В желтизне огромных пароходных огней терялись и меркли даже пронзительно-яркие огни буя.
Но мне до пароходов дела нету. Мне бы подальше от них и от города, туда, куда и пароходы не сворачивают — свернуть под Соколову гору, в Затон.
Держу вверх. Соколова гора нависает над Волгой черным-черна, без единого огонечка. Там ничего не строят — она непрочная, срывается, бывает, в реку большими ломтями.
Чем дальше и дальше уплываю я вверх, к черной Соколовой горе, тем ярче сияет город, остающийся позади. А мне того и нужно. Вот он слился уже в сплошную неразборчивую груду огней, и не верится, что это вовсе не груда, а окна домов и домишек, переулки, переулочки, улицы.

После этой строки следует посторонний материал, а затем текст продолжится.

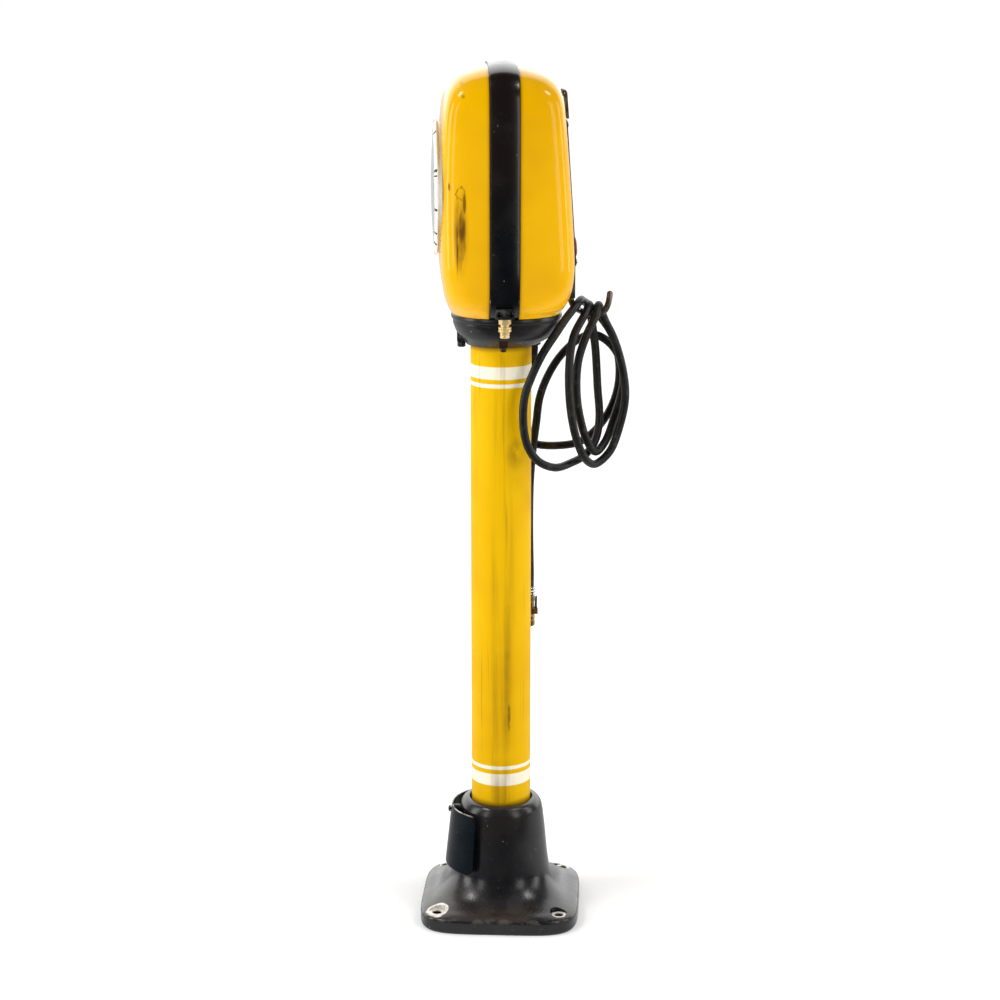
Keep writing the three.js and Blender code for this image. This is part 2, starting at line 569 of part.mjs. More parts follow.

Вот я хоть и на час один — а удрала из Саратова! Посреди реки неподвижные, тяжелозадые баржи. Пахнут они гнилью, ржавчиной, крысами, ветхостью. Огней никаких. «Если тут кувырнешься, — думаю я, осторожно огибая широкозадые чудища, — сразу под их днища утянет». Страшно.
Теперь уже и в Затон рукой подать. Над Соколовой горою вышла и стала луна — отсюда, с реки, среди путаницы плывущих над головою огней, она кажется тоже огнем, и один раз я поймала себя на беглом недоумении: «Что за огонь, а мачты нету?»
Эх, чай пила,Самоварничала!Всю посуду перебилаНа-ку-хар-ни-ча-ла! —
вскрикивают молодые голоса поблизости.
То идет мужская трехпарка. Хорошо идет, красиво. Спины, обнаженные до пояса, кажутся голубыми под лучами луны. Стройно закидывают весла, враз показывая три затылка, стройно выпрямляются, и даже струйки капель с их весел капают в воду со стройностью.
— Ау, барышня! — кричит один. — Садись к нам четвертой, веселей будет. Сядешь на руль, а твою калошу на буксир возьмем.